Part of a data file:
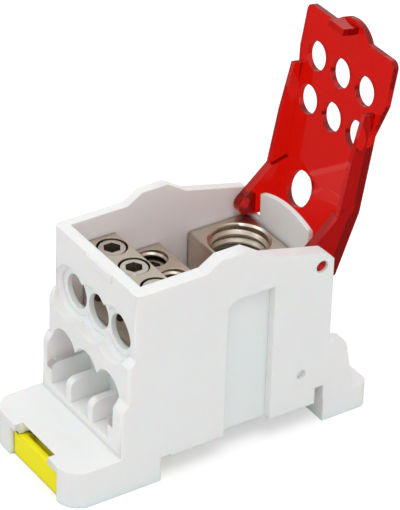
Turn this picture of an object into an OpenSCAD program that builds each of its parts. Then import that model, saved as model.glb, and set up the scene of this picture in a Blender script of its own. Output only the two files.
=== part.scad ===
// Single pole distribution block for a 35 mm rail: moulded base, hinged see-through lid,
// brass terminal bar with six outgoing clamps and one incoming clamp, sliding rail latch.
// Millimetres. +Z is up from the rail, -Y is the outgoing side, +Y the incoming cable side.
// The origin is on the rail seat plane, midway between the two feet.

/* [Housing] */
// Width over the side walls
body_w = 28.3; // [28.1:0.1:34]
// Thickness of the left side wall
wall_left = 1.9; // [1.6:0.1:2]
// Thickness of the right side wall
wall_right = 2.9; // [2.5:0.1:3]
// Thickness of the front wall at the wire funnels
wall_front = 2.4; // [2.2:0.1:3]
// Height of the rim over the outgoing clamps, above the feet
rim_h = 42; // [41.5:0.1:46]
// Rise of the side walls behind the outgoing clamps
crest_rise = 2; // [1.5:0.1:2.4]
// Gap between the two feet, for the rail
rail_gap = 36; // [35.6:0.1:36.8]
// Height of the rail seat above the bottom of the feet
seat_h = 4.84; // [4.5:0.1:5.2]
// Length of the front foot ahead of the body
foot_out = 13.6; // [12.5:0.1:16]
// Height of the front foot
foot_h = 7.7; // [7.4:0.1:8.6]
// Corner radius of the front foot
foot_r = 4.5; // [1.5:0.1:5]
// Length of the rear foot
heel_len = 10.5; // [9:0.1:13]
// Height of the ledge on the rear foot
heel_h = 5.2; // [4.8:0.1:6.5]

/* [Outgoing wires] */
// Wall left between neighbouring wire entries
wire_gap = 0.8; // [0.7:0.1:2.5]
// Sideways offset of the wire entries from the middle of the well
row_shift = -0.2; // [-0.3:0.1:0.2]
// Depth of the upper row of wires below the rim
upper_drop = 11.75; // [11.4:0.05:12]
// Distance between the two rows of wires
row_step = 11.95; // [11.5:0.05:12.2]
// Thickness of the dividers between the lower channels
divider_t = 1.75; // [1.2:0.05:2.1]

/* [Incoming cable] */
// Distance of the incoming cable from the left side of the well
cable_in_x = 7.55; // [7.2:0.05:9]
// Height of the incoming cable above the lower row of wires
cable_rise = 1.2; // [0.4:0.1:1.6]
// Diameter of the incoming cable bore
cable_d = 10; // [8:0.1:10.4]
// Length of the spout behind the rear wall
spout_len = 8.1; // [5:0.1:9.5]
// Wall thickness of the spout
spout_t = 1.2; // [1:0.1:1.8]

/* [Clamps] */
// Step from the wire entry down to the thread of its clamp screw
clamp_step = 0.9; // [0.8:0.1:2]
// Hexagon socket of the outgoing clamp screws, across flats
clamp_hex = 3; // [2:0.1:3.2]
// Thread diameter of the incoming clamp screw
main_d = 11.2; // [10:0.1:11.6]
// Hexagon socket of the incoming clamp screw, across flats
main_hex = 6; // [4:0.1:7]
// Radial play of every screw in its thread
thread_play = 0.05; // [0.02:0.01:0.09]

/* [Lid] */
// Thickness of the lid
lid_t = 1.2; // [0.9:0.1:1.4]
// Angle by which the open lid has swung from shut
open_angle = 99.7; // [95:0.1:104]
// Diameter of the pivot pins
pivot_d = 2.4; // [2:0.1:2.6]
// Radial play of the pins in their holes
pivot_play = 0.05; // [0.02:0.01:0.09]
// Overlap of the lid over the edge of each outgoing clamp screw
access_lap = 0.05; // [0:0.05:0.6]
// Diameter of the access hole over the incoming clamp
main_access_d = 7; // [5:0.1:8]
// Reach of the pull tab beyond the front edge of the lid
tab_out = 2.6; // [2:0.1:4]

/* [Rail latch] */
// Width of the latch tongue
latch_w = 16.2; // [12:0.1:16.8]
// Grip of the latch nose under the rail
latch_nose = 1.6; // [1:0.1:2]
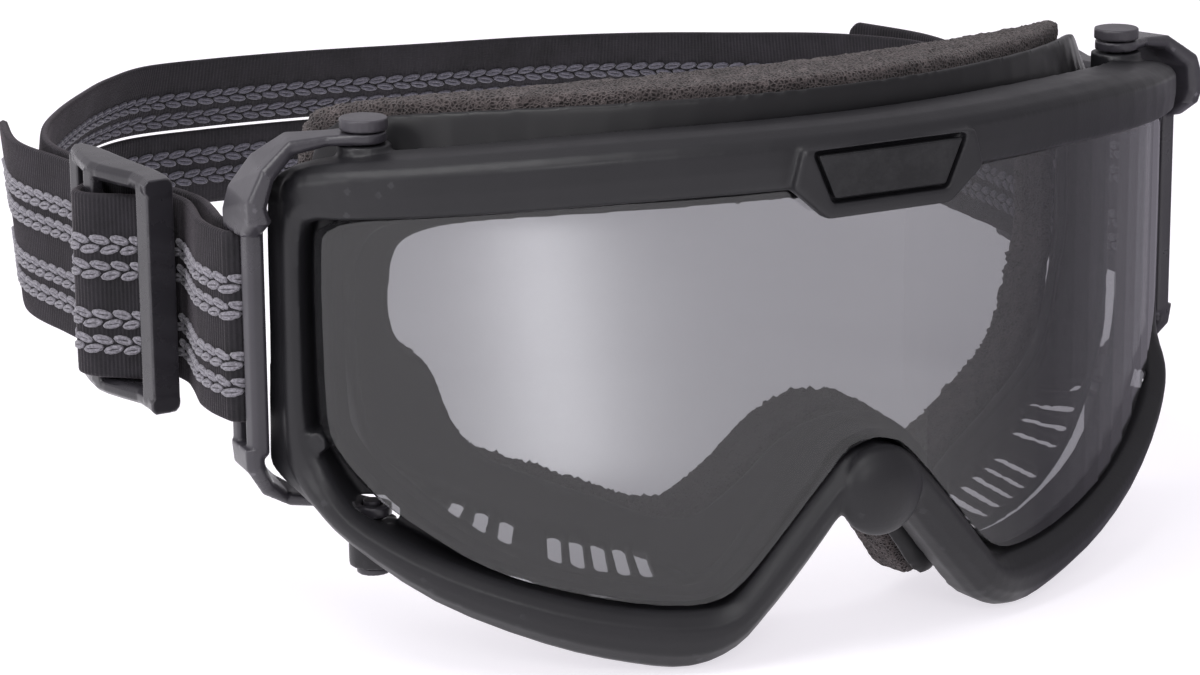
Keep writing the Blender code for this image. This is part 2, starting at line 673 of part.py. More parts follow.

* **WHAT IS BEING ASKED**:
Where a line holds the string "Blender", copy that line.

* **RESULT OF THIS EXERCISE**:
Turn this picture of an object into an OpenSCAD program that builds each of its parts. Then import that model, saved as model.glb, and set up the scene of this picture in a Blender script of its own. Output only the two files.
Keep writing the Blender code for this image. This is part 2, starting at line 673 of part.py. More parts follow.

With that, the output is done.